Extract, word for word, every line from the one containing "pivot_rings(stud_frame)" through the one containing "bpy.context.scene.collection.objects.link(empty)", with both end lines kept.
======== Data block
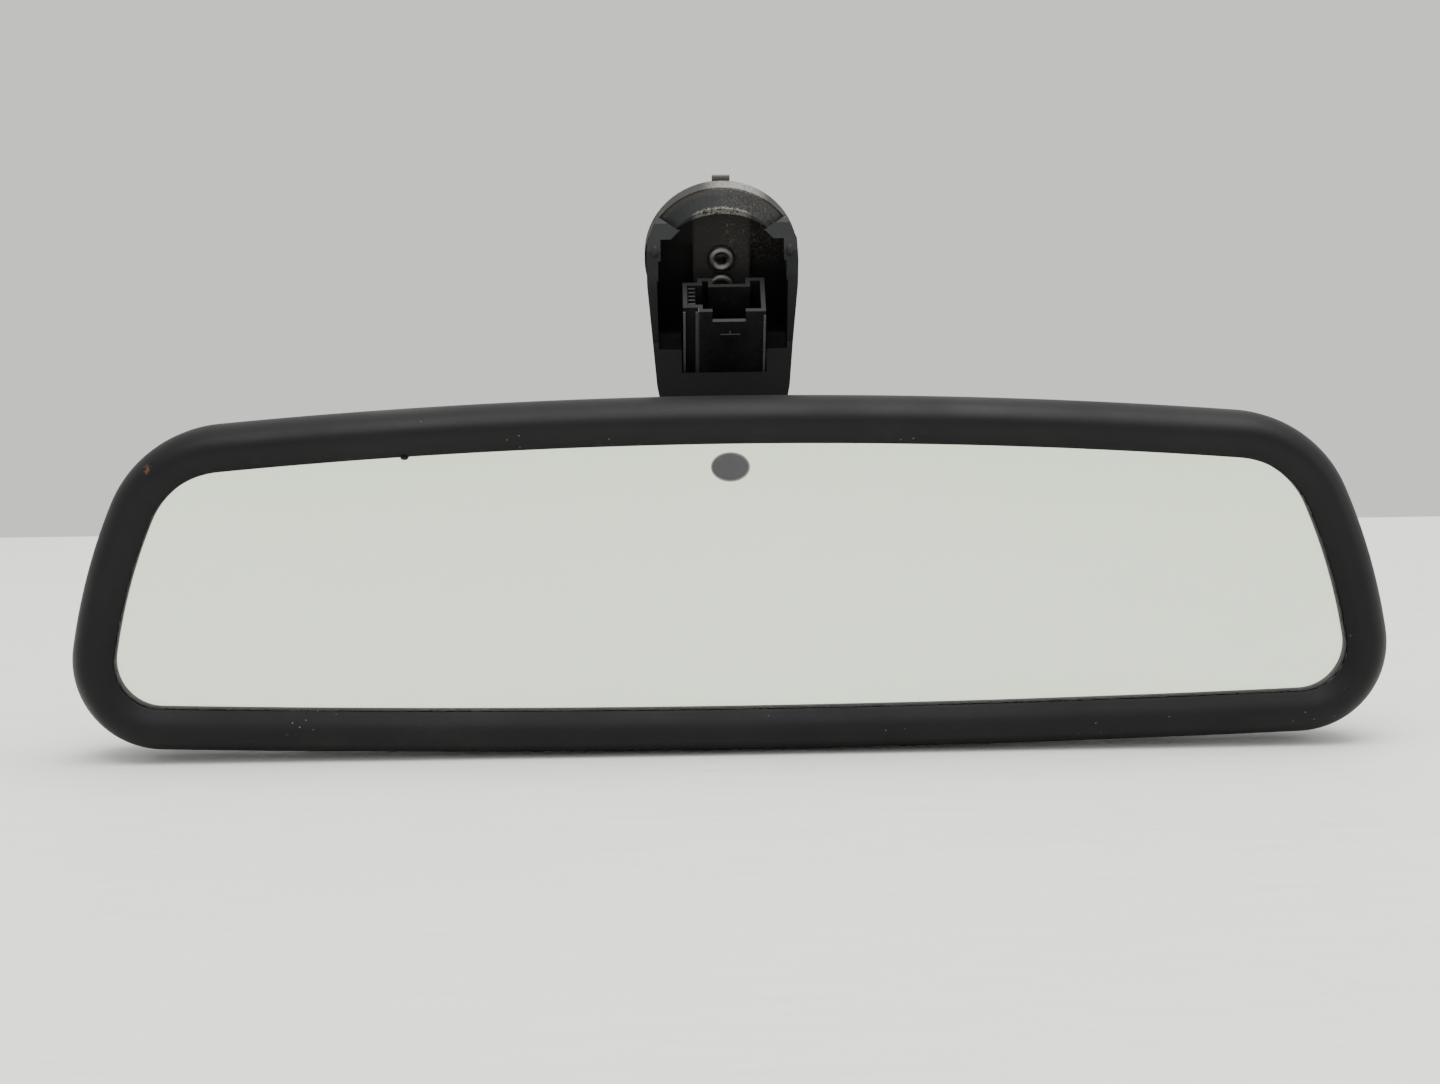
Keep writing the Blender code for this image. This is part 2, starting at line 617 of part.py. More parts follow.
def rear_housing(head, frame):
    rings = [housing_ring(0.4, 0.0), housing_ring(0.5, 3.0), housing_ring(1.4, 7.0), housing_ring(4.0, 13.0),
             housing_ring(8.5, 18.0), housing_ring(14.0, 21.0), housing_ring(14.0, 22.3, 0.78),
             housing_ring(14.0, HOUSING_DEPTH, 0.45)]
    bm = bmesh.new()
    loops = [[bm.verts.new(Vector(point) * MM) for point in ring] for ring in rings]
    for low, high in zip(loops, loops[1:]):
        for index in range(len(low)):
            after = (index + 1) % len(low)
            bm.faces.new((low[index], low[after], high[after], high[index]))
    tip = bm.verts.new(Vector((0, HOUSING_FRONT + HOUSING_DEPTH + 0.3, 0)) * MM)
    for index in range(len(loops[-1])):
        bm.faces.new((loops[-1][index], loops[-1][(index + 1) % len(loops[-1])], tip))
    shell = add_object("rear_housing", mesh_of(bm, "rear_housing"), "housing_plastic", head)
    skin = shell.modifiers.new("wall", "SOLIDIFY")
    skin.thickness = HOUSING_WALL * MM
    skin.offset = -1.0
    for index, (x, z) in enumerate(carrier_screw_places()):
        boss = cylinder(f"boss_{index}", 3.0, 15.4, (x, CARRIER[1] + GAP + 7.7, z), parent=head, sides=20)
        cut(shell, boss, "UNION")
        cut(shell, cylinder(f"boss_bore_{index}", 1.3 + GAP, 8.0, (x, CARRIER[1] + 3.5, z),
                            parent=head, sides=16))
    mouth = cylinder("pivot_mouth", SOCKET[1] + 1.8, 44, (0, 0, 22.0), parent=frame, axis="Z", sides=40)
    cut(shell, mouth)
    cut(shell, ball_cutter("pivot_clearance", SOCKET[1] + 0.6, frame))
    cut(shell, cylinder("lens_hole", LENS_RADIUS + GAP, 20, (LENS_PLACE[0], 26, LENS_PLACE[1]),
                        parent=head, sides=24))
    return smooth(shell)


def carrier_screw_places():
    return [(x, z) for x in (-88.0, 88.0) for z in (-17.0, 16.0)]


def carrier_holes(radius, sides=16):
    return [ellipse(place, radius, radius, sides) for place in carrier_screw_places()]


def socket_screw_holes(radius, sides=16):
    centre_z = BALL_CENTRE[2] - HEAD_CENTRE[2]
    return [ellipse((x, centre_z + z), radius, radius, sides) for x, z in socket_screw_places()]


def window_outline(extra):
    return ellipse((0, WINDOW_Z), WINDOW_HALF_X + extra, WINDOW_HALF_Z + extra)


def between(name, span, outlines, finish, head):
    return plate(name, outlines, span[1] - span[0], span[0], finish, head)


def glass_stack(head):
    between("front_glass", FRONT_GLASS, [head_outline(GLASS_INSET)], "front_glass", head)
    seal_ring = [head_outline(GLASS_INSET), head_outline(GLASS_INSET + 2.2)]
    between("cell_seal", SEAL, seal_ring, "seal_resin", head)
    between("rear_glass", REAR_GLASS, [head_outline(GLASS_INSET), window_outline(0)], "mirror_glass", head)
    between("sensor_window", REAR_GLASS, [window_outline(-GAP)], "window_tint", head)
    for name, low, high in (("upper_bus_clip", 24.2, 26.8), ("lower_bus_clip", -25.6, -23.0)):
        between(name, CLIP, [rectangle(-CLIP_HALF_LENGTH, low, CLIP_HALF_LENGTH, high)], "clip_copper", head)
    between("foam_pad", FOAM, [head_outline(GLASS_INSET + 3), window_outline(0.6), *carrier_holes(3.3),
                              *socket_screw_holes(2.7)], "foam", head)


def carrier(head):
    centre_z = BALL_CENTRE[2] - HEAD_CENTRE[2]
    holes = carrier_holes(1.3 + GAP) + [window_outline(0.3), ellipse((0, centre_z), 4.2, 4.2)]
    holes += socket_screw_holes(1.0 + GAP)
    between("carrier_plate", CARRIER, [head_outline(GLASS_INSET + 1), *holes], "carrier_plastic", head)
    for index, (x, z) in enumerate(carrier_screw_places()):
        screw(f"carrier_screw_{index + 1}", CARRIER[0] - 1.5, 9.0, x, z, head)
    for index, (x, z) in enumerate(socket_screw_places()):
        screw(f"socket_screw_{index + 1}", CARRIER[0] - 1.5, 5.2, x, centre_z + z, head, 1.0, 2.0)


def electronics(head):
    centre_z = BALL_CENTRE[2] - HEAD_CENTRE[2]
    hole = ellipse((0, centre_z), 13.6, 13.6, 32)
    between("circuit_board", BOARD, [rectangle(-17, -20, 62, 25.4), hole], "board_green", head)
    back = BOARD[1] + GAP
    box("glare_sensor", (4.4, 1.0, 3.6), (0, BOARD[0] - GAP - 0.5, WINDOW_Z), "sensor_black", head)
    box("ambient_sensor", (4.4, 1.4, 3.8), (LENS_PLACE[0], back + 0.7, LENS_PLACE[1]), "sensor_black", head)
    depth = HOUSING_FRONT + 0.87 * HOUSING_DEPTH
    pipe_front = back + 1.4 + GAP
    cylinder("rear_light_pipe", LENS_RADIUS, depth + 0.6 - pipe_front,
             (LENS_PLACE[0], (depth + 0.6 + pipe_front) / 2, LENS_PLACE[1]), "window_tint", head, sides=24)
    box("control_chip", (9.0, 1.4, 9.0), (26.0, back + 0.7, -6.0), "sensor_black", head)
    cylinder("capacitor", 3.1, 6.4, (25.0, back + 3.2, 12.0), "capacitor_can", head, sides=24)
    box("board_connector", (9.0, 5.0, 5.0), (52.0, back + 2.5, -12.0), "connector_white", head)


def head_lead(head):
    """The lead from the socket cup's side gate to the board's connector."""
    route = [(2.0, 13.0, 4.0), (7.0, 13.2, 4.0), (12.0, 13.6, 3.4), (20.0, 13.8, 1.4), (30.0, 13.8, -2.4),
             (38.0, 13.8, -7.0), (46.0, 13.4, -11.4)]
    return tube("head_lead", route, 0.8, "wire_sleeve", head)


def build():
    clear_scene()
    global SOLIDS, CUTTERS
    SOLIDS = new_collection("interior_rearview_mirror")
    CUTTERS = new_collection("cutters")
    seat = empty("seat_frame", (0, 0, 0), (SEAT_TILT, 0, 0))
    socket = empty("socket_frame", SOCKET_PLACE, (SOCKET_LEAN, 0, 0))
    stud_frame = empty("stud_frame", BALL_CENTRE, (STUD_LEAN, 0, 0))
    head = empty("head_frame", HEAD_CENTRE)
    bpy.context.view_layer.update()
    foot_casting(seat, socket)
    spring_plate(seat)
    rivet("upper_rivet", RIVET_PITCH / 2, seat)
    rivet("lower_rivet", -RIVET_PITCH / 2, seat)
    connector_housing(socket)
    contact_pins(socket)
    ball_stud(stud_frame)
    wire_loom()
    pivot_rings(stud_frame)
    socket_housing(head, stud_frame)
    ring_nut(stud_frame)
    front_frame(head)
    rear_housing(head, stud_frame)
    glass_stack(head)
    carrier(head)
    electronics(head)
    head_lead(head)


build()
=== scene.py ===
"""Looks for the interior rearview mirror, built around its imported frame."""

import json
from math import atan2, cos, pi, radians, sin

import bmesh
import bpy
from mathutils import Matrix, Vector


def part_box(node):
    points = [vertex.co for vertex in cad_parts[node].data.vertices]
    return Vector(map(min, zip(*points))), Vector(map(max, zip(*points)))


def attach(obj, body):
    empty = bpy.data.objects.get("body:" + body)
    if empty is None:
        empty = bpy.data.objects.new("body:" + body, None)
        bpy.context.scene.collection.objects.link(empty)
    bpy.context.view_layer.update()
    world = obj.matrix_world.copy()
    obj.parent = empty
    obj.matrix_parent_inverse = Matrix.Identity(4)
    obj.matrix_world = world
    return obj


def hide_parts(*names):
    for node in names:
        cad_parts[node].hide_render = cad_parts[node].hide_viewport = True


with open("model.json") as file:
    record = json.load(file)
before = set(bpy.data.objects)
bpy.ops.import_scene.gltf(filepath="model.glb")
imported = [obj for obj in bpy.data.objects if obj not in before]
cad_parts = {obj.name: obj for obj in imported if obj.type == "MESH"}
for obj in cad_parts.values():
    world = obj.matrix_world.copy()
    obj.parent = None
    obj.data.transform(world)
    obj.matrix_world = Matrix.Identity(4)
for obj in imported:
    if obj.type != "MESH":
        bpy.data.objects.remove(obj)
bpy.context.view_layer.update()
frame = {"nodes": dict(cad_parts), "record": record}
NODES = frame["nodes"]
MM = 0.001

# The head's centre at its glass's front face, and its outline in millimetres
HEAD = Vector((0.0, -0.060, -0.0570))
HALF_WIDTH = 125.0
TOP_Z, TOP_RADIUS = 34.0, 1150.0
BOTTOM_Z, BOTTOM_RADIUS = -32.7, 3290.0
SIDE_Z, SIDE_RADIUS = -29.6, 113.0
TOP_CORNER, BOTTOM_CORNER = 24.0, 17.0
FRAME_BACK = 9.0
HOUSING_FRONT, HOUSING_DEPTH, HOUSING_WALL = 9.3, 23.0, 2.0

# Pivot and foot
BALL = Vector((0.0, -0.035, -0.0530))
BALL_SPACE = 0.0128
STUD_LEAN = radians(-49.0)
MOUTH_RADIUS, MOUTH_REACH = 0.0140, 0.040
LENS_HOLE_RADIUS, LENS_HOLE_REACH = 0.0029, 0.020
SEAT_TILT = radians(21.0)
DISC_CENTRE = Vector((0.0, 0.0, 0.003))
SOCKET_PLACE = Vector((0.0002, -0.015, -0.0057))
SOCKET_LEAN = radians(37.0)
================
Problem solution:
    pivot_rings(stud_frame)
    socket_housing(head, stud_frame)
    ring_nut(stud_frame)
    front_frame(head)
    rear_housing(head, stud_frame)
    glass_stack(head)
    carrier(head)
    electronics(head)
    head_lead(head)


build()
=== scene.py ===
"""Looks for the interior rearview mirror, built around its imported frame."""

import json
from math import atan2, cos, pi, radians, sin

import bmesh
import bpy
from mathutils import Matrix, Vector


def part_box(node):
    points = [vertex.co for vertex in cad_parts[node].data.vertices]
    return Vector(map(min, zip(*points))), Vector(map(max, zip(*points)))


def attach(obj, body):
    empty = bpy.data.objects.get("body:" + body)
    if empty is None:
        empty = bpy.data.objects.new("body:" + body, None)
        bpy.context.scene.collection.objects.link(empty)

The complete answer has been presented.